2 cups whole grain pastry flour
1 tbsp baking powder
1/2 tsp salt
3/4 cup sugar
1 cup blueberries
1/4 walnuts finely chopped
1/2 cup prepared cappuccino OR 1/4 cup cooled brewed coffee plus 1/4 cup milk
2 tbsp yogurt
2 eggs lightly beaten
1 1/4 tsp vanilla extract
3 tbsp milk
1 tsp honey
1/4 cup dark chocolate chips

1. Set oven 400 degrees F.
2. Combine flour, baking powder, sugar, blueberries and walnuts. Mix well.
3. Combine liquid ingredients
4. Add liquid ingredients to dry ingredients. Using a spatula, mix until just combined, DO NOT over-mix. Mixture will be wet and appear sticky. This is good.
5. Flour your fingers well and, on lightly floured surface, work mixture into circular disk about 1 to 1 1/2" thick.
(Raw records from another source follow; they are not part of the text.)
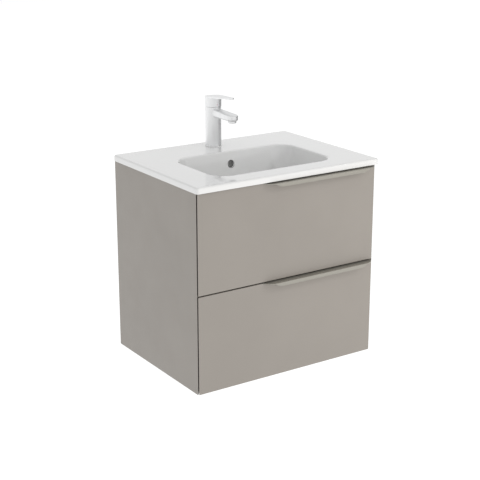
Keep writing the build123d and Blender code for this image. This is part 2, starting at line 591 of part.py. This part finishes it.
def trap():
    inlet_top = WASTE_END
    inlet_nut = Pos(0, BOWL_Y, inlet_top - 12) * extrude(RegularPolygon(28, 8), amount=24)
    inlet_nut -= rod_z(0, BOWL_Y, inlet_top, inlet_top + 20, WASTE_TUBE)
    inlet_nut -= rod_z(0, BOWL_Y, inlet_top - 20, inlet_top + 1, TRAP_PIPE)
    save("trap_inlet_nut", inlet_nut)

    lid = TRAP_OUTLET_Z + 26
    skirt = TRAP_OUTLET_Z - 26
    cup_bottom = TRAP_OUTLET_Z - 92
    dip = cup_bottom + 26
    head = rod_z(0, BOWL_Y, skirt, lid, TRAP_RADIUS)
    head = fillet(head.faces().sort_by(Axis.Z)[-1].edges(), 8)
    socket_end = BOWL_Y + TRAP_RADIUS + 24
    head += rod_y(0, BOWL_Y, socket_end, TRAP_OUTLET_Z, TRAP_PIPE + 4)
    head -= rod_z(0, BOWL_Y, skirt - 1, lid - 3, TRAP_RADIUS - 3)
    head -= rod_y(0, BOWL_Y, socket_end + 1, TRAP_OUTLET_Z, TRAP_PIPE)
    head += rod_z(0, BOWL_Y, dip, inlet_top, TRAP_PIPE)
    head -= rod_z(0, BOWL_Y, dip - 1, inlet_top + 1, TRAP_PIPE - PIPE_WALL)
    save("trap_body", head)

    cup = rod_z(0, BOWL_Y, cup_bottom, skirt, TRAP_RADIUS)
    cup = fillet(cup.faces().sort_by(Axis.Z)[0].edges(), 12)
    cup -= rod_z(0, BOWL_Y, cup_bottom + 14, skirt + 1, TRAP_RADIUS - 3)
    low, high = skirt - 14, skirt + 4
    collar = ring(0, BOWL_Y, low, high, TRAP_RADIUS + 4, TRAP_RADIUS)
    for k in range(12):
        angle = math.radians(30 * k)
        x = (TRAP_RADIUS + 4) * math.cos(angle)
        y = BOWL_Y + (TRAP_RADIUS + 4) * math.sin(angle)
        collar += rod_z(x, y, low, high, 2.2) - rod_z(0, BOWL_Y, low - 1, high + 1, TRAP_RADIUS + 2)
    save("trap_cup", cup + collar)

    nut = rod_y(0, socket_end - 14, socket_end + 8, TRAP_OUTLET_Z, TRAP_PIPE + 9)
    nut -= rod_y(0, socket_end - 15, socket_end, TRAP_OUTLET_Z, TRAP_PIPE + 4)
    nut -= rod_y(0, socket_end - 1, socket_end + 9, TRAP_OUTLET_Z, TRAP_PIPE)
    for k in range(10):
        angle = math.radians(36 * k)
        x = (TRAP_PIPE + 9.8) * math.cos(angle)
        z = TRAP_OUTLET_Z + (TRAP_PIPE + 9.8) * math.sin(angle)
        nut -= rod_y(x, socket_end - 15, socket_end + 9, z, 2.5)
    save("trap_outlet_nut", nut)
    pipe = rod_y(0, socket_end - 20, 0, TRAP_OUTLET_Z, TRAP_PIPE)
    pipe -= rod_y(0, socket_end - 21, 1, TRAP_OUTLET_Z, TRAP_PIPE - PIPE_WALL)
    mark = rod_y(0, -PIPE_INSERTION - 1.5, -PIPE_INSERTION, TRAP_OUTLET_Z, TRAP_PIPE + 1)
    mark -= rod_y(0, -PIPE_INSERTION - 2, 0, TRAP_OUTLET_Z, TRAP_PIPE - 0.5)
    save("trap_outlet_pipe", pipe - mark)


# ---------------------------------------------------------------- mixer tap
SEAL = 1.0
TAP_FOOT = DECK_TOP + SEAL
TAP_SEAM = TAP_FOOT + TAP_BODY_HEIGHT
HANDLE_RADIUS = 25.0
HANDLE_SEAM = 0.8
PIVOT_Y = TAP_Y + 6.0
PIVOT_Z = TAP_SEAM - 4.0
LIFT = 18.0  # degrees
STUD_Y = TAP_Y - 10.0
INLET_X, INLET_Y = 7.0, TAP_Y + 5.0
INLET_RADIUS = 4.5
INLET_DEPTH = 14.0
CARTRIDGE_FLOOR = TAP_SEAM - 46.0


def tap_body():
    body = rod_z(0, TAP_Y, TAP_FOOT, TAP_SEAM, TAP_RADIUS)
    tip_y = TAP_Y - SPOUT_REACH
    underside = TAP_FOOT + 91
    root_top = TAP_FOOT + 114
    tip_top = TAP_FOOT + 108
    past_tip = tip_y - 20
    side = prism_x([(TAP_Y, underside), (TAP_Y, root_top),
                    (past_tip, tip_top), (past_tip, underside)], -17, 17)
    plan = prism_z([(-14, TAP_Y), (14, TAP_Y), (17, tip_y), (-17, tip_y)], underside, root_top)
    plan += rod_z(0, tip_y, underside, root_top, 17)
    spout = side & plan
    spout = fillet(spout.faces().sort_by(Axis.Z)[-1].edges().sort_by(Axis.Y)[:-1], 4)
    spout = fillet([e for e in spout.faces().sort_by(Axis.Z)[0].edges() if e.center().Y < TAP_Y - 1], 5)
    body += spout
    body = fillet([e for e in body.faces().sort_by(Axis.Z)[0].edges()], 0.8)
    body -= rod_z(0, TAP_Y, CARTRIDGE_FLOOR, TAP_SEAM + 1, 18.5)
    body -= rod_z(0, tip_y, underside - 1, underside + 6, 11)
    waterway = underside + 9
    body -= rod_y(0, tip_y, TAP_Y - 10, waterway, 4)
    body -= rod_z(0, tip_y, underside, waterway + 2, 4)
    for x in (-INLET_X, INLET_X):
        body -= rod_z(x, INLET_Y, TAP_FOOT - 1, TAP_FOOT + INLET_DEPTH, INLET_RADIUS)
        body -= rod_z(x, INLET_Y, TAP_FOOT, CARTRIDGE_FLOOR + 1, 3)
    body -= rod_z(0, STUD_Y, TAP_FOOT - 1, TAP_FOOT + 12, 4)
    save("tap_body", body)

    aerator = rod_z(0, tip_y, underside - 6, underside + 6, 11)
    aerator += ring(0, tip_y, underside - 6, underside, 12, 9)
    aerator = fillet(aerator.faces().sort_by(Axis.Z)[0].edges(), 0.6)
    aerator -= rod_z(0, tip_y, underside - 7, underside - 3, 8)
    save("tap_aerator", aerator)


def tap_inside():
    neck = CARTRIDGE_FLOOR + 34
    cartridge = rod_z(0, TAP_Y, CARTRIDGE_FLOOR, neck, 18.2)
    cartridge += rod_z(0, TAP_Y, neck, TAP_SEAM - 4, 15.5)
    cartridge -= rod_z(0, TAP_Y, neck - 8, TAP_SEAM, 13.0)
    save("tap_cartridge", cartridge)
    save("tap_cartridge_nut", ring(0, TAP_Y, neck, TAP_SEAM - 2, 18.5, 15.5))
    carrier = rod_z(0, TAP_Y, neck - 7.6, TAP_SEAM - 2, 12.6)
    carrier -= block(-4.4, 4.4, PIVOT_Y - 9, PIVOT_Y + 20, neck + 0.5, TAP_SEAM)
    save("tap_cartridge_carrier", carrier)
    stem = block(-4, 4, PIVOT_Y - 4, PIVOT_Y + 4, PIVOT_Z - 4, PIVOT_Z + 20)
    pivot_bore = rod_x(-5, 5, PIVOT_Y, PIVOT_Z, 1.5)
    save("tap_stem", stem - pivot_bore)

    save("tap_base_seal", ring(0, TAP_Y, DECK_TOP, TAP_FOOT, 23.4, 17.5))
    save("tap_stud", rod_z(0, STUD_Y, TOP - 22, TAP_FOOT + 12, 4))
    washer = rod_z(0, TAP_Y, TOP - 3, TOP, 22)
    washer -= block(-13, 13, TAP_Y - 2.5, TAP_Y + 30, TOP - 4, TOP + 1)
    save("tap_washer", washer - rod_z(0, STUD_Y, TOP - 4, TOP + 1, 4))
    nut = Pos(0, STUD_Y, TOP - 11) * extrude(RegularPolygon(7.5, 6), amount=8)
    save("tap_nut", nut - rod_z(0, STUD_Y, TOP - 12, TOP, 4))


def tap_handle():
    """A hollow cap with the lever plate on top. The plate climbs towards its tip."""
    low = TAP_SEAM + HANDLE_SEAM
    plate_at_axis = TAP_SEAM + 31.5
    slope = math.tan(math.radians(LEVER_SLOPE))
    plate = 4.6
    back, tip = TAP_Y + 30, TAP_Y - LEVER_REACH - 5

    def lever_height(y):
        return plate_at_axis + (TAP_Y - y) * slope

    wedge = [(back, low), (back, lever_height(back)), (tip, lever_height(tip)), (tip, low)]
    under = prism_x(wedge, -40, 40)
    cap = rod_z(0, TAP_Y, low, low + 80, HANDLE_RADIUS) & under
    cap -= rod_z(0, TAP_Y, low - 1, plate_at_axis - 8, HANDLE_RADIUS - 3)

    end_y = TAP_Y - LEVER_REACH + 9
    taper = [(-HANDLE_RADIUS, TAP_Y), (HANDLE_RADIUS, TAP_Y), (9, end_y), (-9, end_y)]
    outline = prism_z(taper, low, low + 80)
    outline += rod_z(0, end_y, low, low + 80, 9)
    outline += rod_z(0, TAP_Y, low, low + 80, HANDLE_RADIUS)
    slab = prism_x([(back, lever_height(back) - plate), (back, lever_height(back)),
                    (tip, lever_height(tip)), (tip, lever_height(tip) - plate)], -40, 40)
    lever = outline & slab
    hub = block(-7, 7, PIVOT_Y - 7, PIVOT_Y + 7, PIVOT_Z + 8, plate_at_axis - 5)
    shape = cap + lever + hub
    shape -= block(-4, 4, PIVOT_Y - 4, PIVOT_Y + 4, PIVOT_Z, PIVOT_Z + 20)

    # the skirt is cut back behind the pivot so that the handle can tip up
    rise = math.tan(math.radians(LIFT + 2))
    shape -= prism_x([(PIVOT_Y, low - 1), (PIVOT_Y, low), (TAP_Y + 40, low + (TAP_Y + 40 - PIVOT_Y) * rise),
                      (TAP_Y + 40, low - 1)], -40, 40)
    dot = rod_y(0, TAP_Y - HANDLE_RADIUS - 1, TAP_Y - HANDLE_RADIUS + 5, low + 7, 3)
    save("tap_handle", shape - dot)
    save("tap_indicator", dot & rod_z(0, TAP_Y, low, low + 20, HANDLE_RADIUS + 0.2)
         - rod_z(0, TAP_Y, low, low + 20, HANDLE_RADIUS - 3))


# ---------------------------------------------------------------- assembly
UPPER_SLIDE_Z = BOTTOM + 350.0
LOWER_SLIDE_Z = BOTTOM + 110.0


def main():
    os.makedirs("parts", exist_ok=True)
    joint_cutters = carcass()

    left_hanger, adjusters = hanger()
    hanger_points = ((-88, -9), (-50, -9), (-50, 12))
    hanger_fixings = [hanger_screw(y, z) for y, z in hanger_points]
    crosses = [cross(-INNER_X + HANGER_WIDTH, y, z, True) for y, z in hanger_points]
    rails = {}
    rail_fixings = []
    for name, z in (("upper", UPPER_SLIDE_Z), ("lower", LOWER_SLIDE_Z)):
        fixings = [panel_screw(-INNER_X + SLIDE_SHEET, y, z) for y in RAIL_SCREW_Y]
        rails[name] = cut(channel(0, 9.5, OUTER_HALF, z), fixings)
        crosses += [cross(-INNER_X + SLIDE_SHEET + SCREW_HEAD, y, z, True) for y in RAIL_SCREW_Y]
        rail_fixings += fixings
    for name, rail in rails.items():
        save(f"{name}_cabinet_rails", both_sides([rail]))

    left_fixings = hanger_fixings + rail_fixings
    panel = cut(side_panel(), left_fixings + joint_cutters)
    save("side_panel_left", panel)
    save("side_panel_right", mirrored(panel))
    save("cabinet_hangers", both_sides([cut(left_hanger, hanger_fixings)]))
    save("hanger_adjusters", both_sides(adjusters))
    save("panel_screws", both_sides([screw - recess for screw, recess in zip(left_fixings, crosses)]))
    wall_rail()

    lower_high = BOTTOM + LOWER_FRONT_HEIGHT
    upper_low = lower_high + DRAWER_GAP
    drawer("upper_drawer", upper_low, TOP - GAP, BOTTOM + 300, BOTTOM + 428, UPPER_SLIDE_Z, True)
    drawer("lower_drawer", BOTTOM, lower_high, BOTTOM + 30, BOTTOM + 230, LOWER_SLIDE_Z, False)

    washbasin()
    waste()
    trap()
    tap_body()
    tap_inside()
    tap_handle()


main()
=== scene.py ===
import json
import math

import bmesh
import bpy
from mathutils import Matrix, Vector


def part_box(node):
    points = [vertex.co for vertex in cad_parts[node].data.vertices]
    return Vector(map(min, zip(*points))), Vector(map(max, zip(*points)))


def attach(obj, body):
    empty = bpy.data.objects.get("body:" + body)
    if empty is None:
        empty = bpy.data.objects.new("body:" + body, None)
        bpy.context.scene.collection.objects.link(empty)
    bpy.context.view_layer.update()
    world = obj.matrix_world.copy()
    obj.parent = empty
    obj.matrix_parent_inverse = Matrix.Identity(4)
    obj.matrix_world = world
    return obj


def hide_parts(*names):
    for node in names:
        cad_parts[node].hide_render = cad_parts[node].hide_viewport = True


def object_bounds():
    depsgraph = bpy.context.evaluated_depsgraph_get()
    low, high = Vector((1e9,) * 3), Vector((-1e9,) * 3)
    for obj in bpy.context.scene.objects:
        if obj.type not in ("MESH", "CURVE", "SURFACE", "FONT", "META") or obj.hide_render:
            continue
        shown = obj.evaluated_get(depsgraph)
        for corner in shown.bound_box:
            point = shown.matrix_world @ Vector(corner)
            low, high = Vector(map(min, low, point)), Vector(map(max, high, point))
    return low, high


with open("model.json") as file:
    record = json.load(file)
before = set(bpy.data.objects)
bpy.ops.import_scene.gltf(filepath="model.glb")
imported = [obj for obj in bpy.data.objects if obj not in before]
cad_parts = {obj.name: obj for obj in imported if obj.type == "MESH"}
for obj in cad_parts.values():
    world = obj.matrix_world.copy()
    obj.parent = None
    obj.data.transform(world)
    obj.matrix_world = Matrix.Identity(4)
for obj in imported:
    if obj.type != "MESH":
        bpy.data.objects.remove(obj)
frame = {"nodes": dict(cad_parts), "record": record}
cad_low, cad_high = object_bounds()

MM = 0.001


# ---------------------------------------------------------------- camera, floor and light
CAMERA_AT = Vector((-1.837, -2.966, 0.837))
CAMERA_YAW = math.radians(33.62)
CAMERA_PITCH = math.radians(17.28)
CAMERA_LENS = 88.27
FLOOR_BELOW = 0.30  # under the cabinet, which hangs on a wall
FLOOR_REACH = 12.0
FLOOR_GLOW = 0.93
HORIZON = 1.0  # strength of the room's light at the horizon and overhead
ZENITH = 0.78
SOFTBOX_POWER = 26.0
KEY_POWER = 7.0


def linked(obj):
    bpy.context.scene.collection.objects.link(obj)
    return obj


def camera():
    data = bpy.data.cameras.new("camera")
    data.lens = CAMERA_LENS
    data.sensor_width = 36.0
    data.clip_start, data.clip_end = 0.05, 60.0
    obj = linked(bpy.data.objects.new("camera", data))
    obj.location = CAMERA_AT
    obj.rotation_euler = (math.pi / 2 - CAMERA_PITCH, 0, -CAMERA_YAW)
    bpy.context.scene.camera = obj


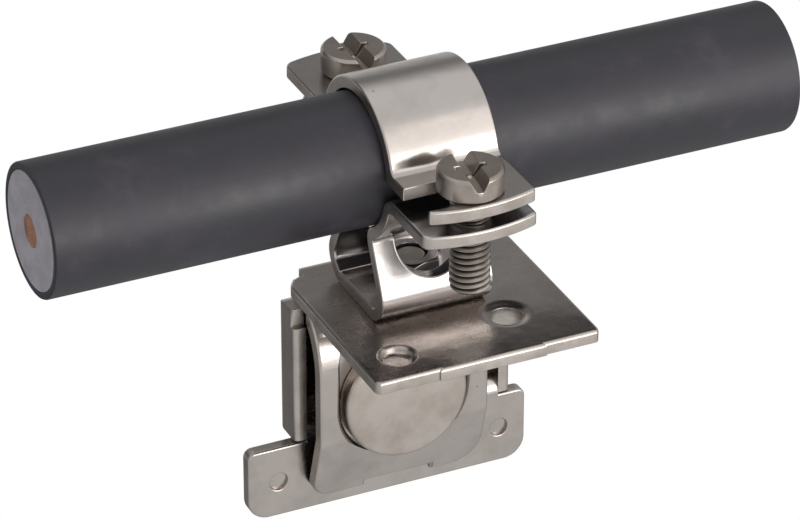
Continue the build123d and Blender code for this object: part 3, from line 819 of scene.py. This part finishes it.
def threaded_bar(radius, pitch, turns):
    """Closed bar along Z from the origin, with a thread that is a little thicker than a radius."""
    root = radius - DEPTH_PER_PITCH * pitch
    crest = radius + PROUD
    bpy.ops.object.select_all(action="DESELECT")
    bpy.ops.mesh.primitive_plane_add(size=1, location=(0, 0, 0))
    bar = bpy.context.object
    outline = ((root, 0.0), (crest, CREST[0] * pitch), (root, pitch), (crest, CREST[1] * pitch))
    for vertex, (x, z) in zip(bar.data.vertices, outline):
        vertex.co = (x * MM, 0, z * MM)
    # The outline stays open at the root, so its face and its closing edge go.
    mesh = bmesh.new()
    mesh.from_mesh(bar.data)
    bmesh.ops.delete(mesh, geom=mesh.faces[:], context="FACES_ONLY")
    closing = [e for e in mesh.edges if all(v.co.x < (root + 0.001) * MM for v in e.verts)]
    bmesh.ops.delete(mesh, geom=closing, context="EDGES")
    mesh.to_mesh(bar.data)
    mesh.free()
    apply_modifier(bar, "turn and rise", "SCREW", axis="Z", angle=2 * pi, screw_offset=pitch * MM,
                   iterations=turns, steps=STEPS, render_steps=STEPS, use_merge_vertices=False)
    bpy.ops.object.mode_set(mode="EDIT")
    bpy.ops.mesh.select_all(action="SELECT")
    bpy.ops.mesh.remove_doubles(threshold=0.001 * MM)
    bpy.ops.mesh.bisect(plane_co=(0, 0, 1.25 * pitch * MM), plane_no=(0, 0, 1), use_fill=True,
                        clear_inner=True, threshold=CUT)
    bpy.ops.mesh.select_all(action="SELECT")
    bpy.ops.mesh.bisect(plane_co=(0, 0, (turns - 0.25) * pitch * MM), plane_no=(0, 0, 1),
                        use_fill=True, clear_outer=True, threshold=CUT)
    bpy.ops.mesh.select_all(action="SELECT")
    bpy.ops.mesh.normals_make_consistent(inside=False)
    bpy.ops.object.mode_set(mode="OBJECT")
    return bar


print("a thread of 1 mm pitch is", DEPTH_PER_PITCH, "mm deep")

# %% Cut a thread
SLEEVE_WALL = 0.4            # mm, the sleeve is this much wider than the shank
SLEEVE_SPARE = 1.0           # mm, and this much longer than the thread
BAR_SPARE = 5                # turns of the bar that stand out of the sleeve


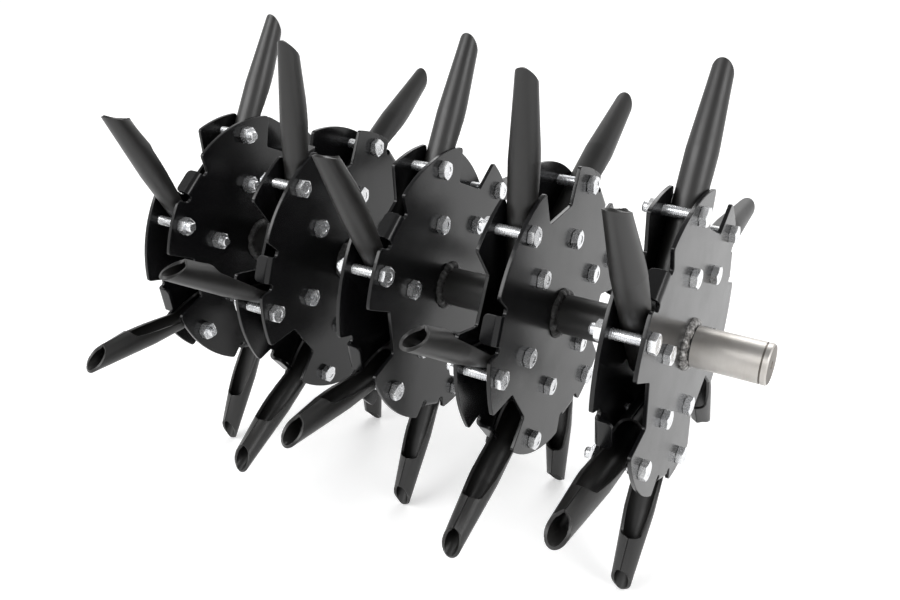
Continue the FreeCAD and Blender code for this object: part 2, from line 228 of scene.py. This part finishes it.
def plate_third():
    """The corners of a third of a plate's outline.

    They run along a long lobe, a tab laid flat, a short lobe and a notch.
    """
    flare = math.radians(RELIEF_FLARE)
    short_lobe = on_circle(1, SLOT_TURN)
    notch_start = short_lobe * ((NOTCH_FLOOR - NOTCH_SIDE * short_lobe.x) / short_lobe.y)
    notch_start = notch_start + Vector((-short_lobe.y, short_lobe.x)) * NOTCH_SIDE
    notch_end = Vector((-NOTCH_FLOOR * math.tan(math.radians(NOTCH_EDGE_TURN)), NOTCH_FLOOR))
    low_relief = in_tab_frame(RELIEF_FLOOR, -RELIEF_WIDTH)
    high_relief = in_tab_frame(RELIEF_FLOOR, TAB_WIDTH + RELIEF_WIDTH)
    normal = in_tab_frame(1, 0)
    side = in_tab_frame(0, 1)
    low_rim = rim_hit(low_relief, normal - side * math.tan(flare))
    high_rim = rim_hit(high_relief, normal + side * math.tan(flare))
    notch_rim = rim_hit(notch_start, short_lobe)
    tab_end = TAB_BEND_LINE + BEND_LENGTH + TAB_FLAT
    corners = [(on_circle(RIM_RADIUS, NOTCH_EDGE_TURN + 90 - 2 * SLOT_TURN), LOBE_CORNER)]
    corners += rim_between(corners[0][0], low_rim)
    corners += [
        (low_rim, LOBE_CORNER),
        (low_relief, RELIEF_CORNER),
        (in_tab_frame(RELIEF_FLOOR, 0), RELIEF_CORNER),
        (in_tab_frame(tab_end, 0), TAB_CORNER),
        (in_tab_frame(tab_end, TAB_WIDTH), TAB_CORNER),
        (in_tab_frame(RELIEF_FLOOR, TAB_WIDTH), RELIEF_CORNER),
        (high_relief, RELIEF_CORNER),
        (high_rim, LOBE_CORNER),
    ]
    corners += rim_between(high_rim, notch_rim)
    corners += [(notch_rim, LOBE_CORNER), (notch_start, NOTCH_CORNER), (notch_end, NOTCH_CORNER)]
    return corners


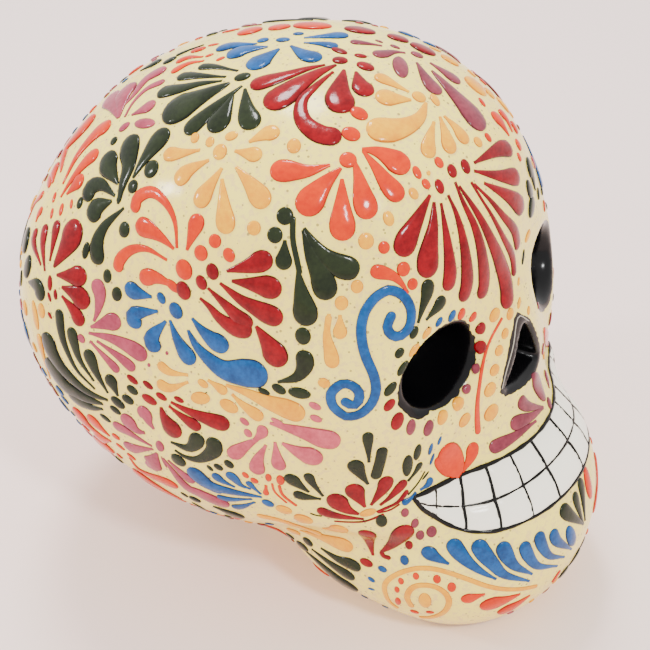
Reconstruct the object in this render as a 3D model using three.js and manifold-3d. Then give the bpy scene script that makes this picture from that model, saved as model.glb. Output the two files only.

Cut into eight triangles as you would a pizza or into rounds using large circular cookie cutter.
6. Gently transfer to a well greased baking sheet, placing equal distances apart.
7. Bake for 15 to 20 minutes until lightly golden brown. Transfer to wire rack to cool.
8. Melt chocolate chips using a double boiler or in the microwave.
9. Drizzle melted chocolate unto scones. Enjoy warm or cooled.

1 comment:

Anonymous said...

Interestingly different yet delightfully enjoyable. This recipe was not as difficult as I thought it would be...definitely a keeper!